Escrito en
COLUNISTAS
el
Por Jarid Arraes
Na última semana, após o encontro da desaparecida Elizabeth Gomes da Silva - mais conhecida como "viúva ou mulher de Amarildo" -, novas manchetes sobre a diarista voltaram a encher os sites de notícias: dessa vez, há a possibilidade de que Elizabeth seja indiciada por abandono material dos filhos menores de idade.
Antes de pular para conclusões e condenar Elizabeth, é preciso questionar e pontuar alguns fatos de sua recente história. Segundo sua família, Beth tinha recaído no abuso de álcool e outras drogas por causa de seu sofrimento devido à morte de Amarildo, assassinado por policiais militares. Lidando com uma vivência problemática de luto e tendo que continuar a atuar politicando e protestar pela apuração do assassinato de seu marido, além do mal estar gerado por todo o racismo sofrido nas mais diversas maneiras, Elizabeth ficou péssima. Ainda, segundo diversos portais de notícia, a diarista tinha até conseguido acompanhamento psicológico gratuito; porém, não conseguia comparecer à psicoterapia, pois não podia deixar de trabalhar nos períodos em que o atendimento ocorreria.

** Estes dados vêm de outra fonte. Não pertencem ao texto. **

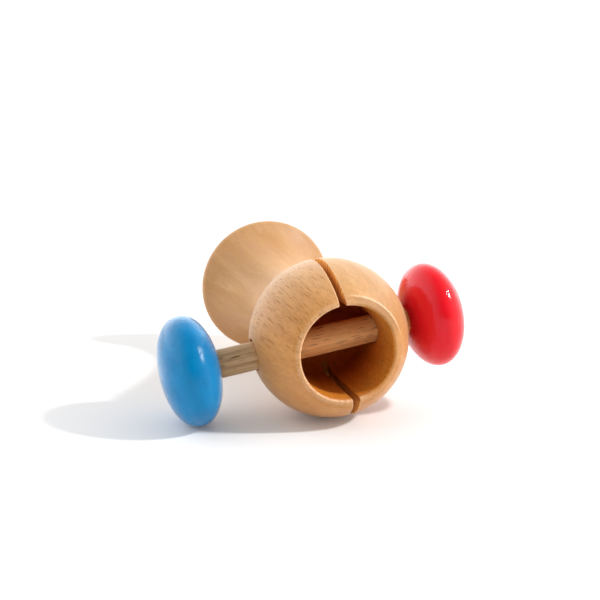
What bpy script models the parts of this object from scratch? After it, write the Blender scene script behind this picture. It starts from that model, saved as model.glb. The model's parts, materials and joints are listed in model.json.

Infelizmente, Elizabeth é mais um caso de mulher negra, pobre, da periferia e que sustenta sua família as custas de trabalho mal remunerado como faxineira - e, por causa do racismo e da misoginia, entra em um quadro de sofrimento psicológico grave, resultando em situações de perambulação e desaparecimento. Muitas dessas mulheres são indiciadas criminalmente por terem deixados seus filhos em casa sozinhos, inclusive no período em que estão no trabalho, mas não contam com ninguém para cuidar das crianças e nem possuem acesso a creches públicas. Beth é mais uma mulher criminalizada pelo Estado, que a desamparou em primeiro lugar.
Aqueles que clamam pelo linchamento da diarista obviamente não possuem conhecimento embasado e válido sobre Saúde Mental e agem com ímpeto odioso, sem qualquer traço de empatia. Elizabeth deixou seus filhos menores com os irmãos mais velhos, saiu pelas ruas por causa do seu sofrimento e, lamentavelmente, não conta com a compreensão e suporte das pessoas. Até mesmo integrantes do Movimento Negro chegaram a declarar nas redes sociais que a atitude de sair de casa era irresponsável e que, por isso, se tornava difícil respeitar a viúva de Amarildo.
Isso tudo, desde a possibilidade de ser indiciada até a reação machista de alguns homens negros supostamente politizados, tem como raíz a negligência naturalizada e a constante hostilidade pelas quais passam as mulheres negras brasileiras. Protagonizando os piores índices de todas as pesquisas sociais realizadas pelo IBGE, ser mulher negra no Brasil é um constante calvário. Mas quem será que buscará solucionar essa realidade se não as próprias mulheres negras, que precisam contar com força sobrehumana e lutar por seus direitos mesmo sob atos de misoginia, violência sexual, pobreza e racismo?
Aos que pedem sua condenação, devemos questionar onde se encontram e o que fazem quando milhares de crianças negras e pobres perdem a infância em sinais de trânsito e em ruas imundas. Não há qualquer comoção por elas, nem cobranças para que o Estado se responsabilize por essas vidas. Parece até que a preocupação só existe quando se tem a oportunidade de lançar uma mulher debilitada ao escracho popular. Aos integrantes do movimento negro que, apressados em julgar Elizabeth, se negam a somar forças com o Feminismo, resta questionar se em suas mentes o racismo só atinge aos homens negros. É necessário ter coerência política e lutar também pelas mulheres negras, que não apenas sofrem com as mortes de seus irmãos, maridos e filhos, mas também suportam diariamente um carga desumana de machismo especialmente racista.
O Conselho Federal de Psicologia, bem como seu braço regional, também deve acompanhar o caso e usar seus meios para oferecer auxílio à Elizabeth e sua família. Pelo menos em um caso com tamanha repercussão midiática, esperamos que o CFP consiga ir além de suas notas publicadas na internet e se posicione efetivamente para combater o racismo brasileiro, ignorado de forma tão perversa pela Psicologia nacional.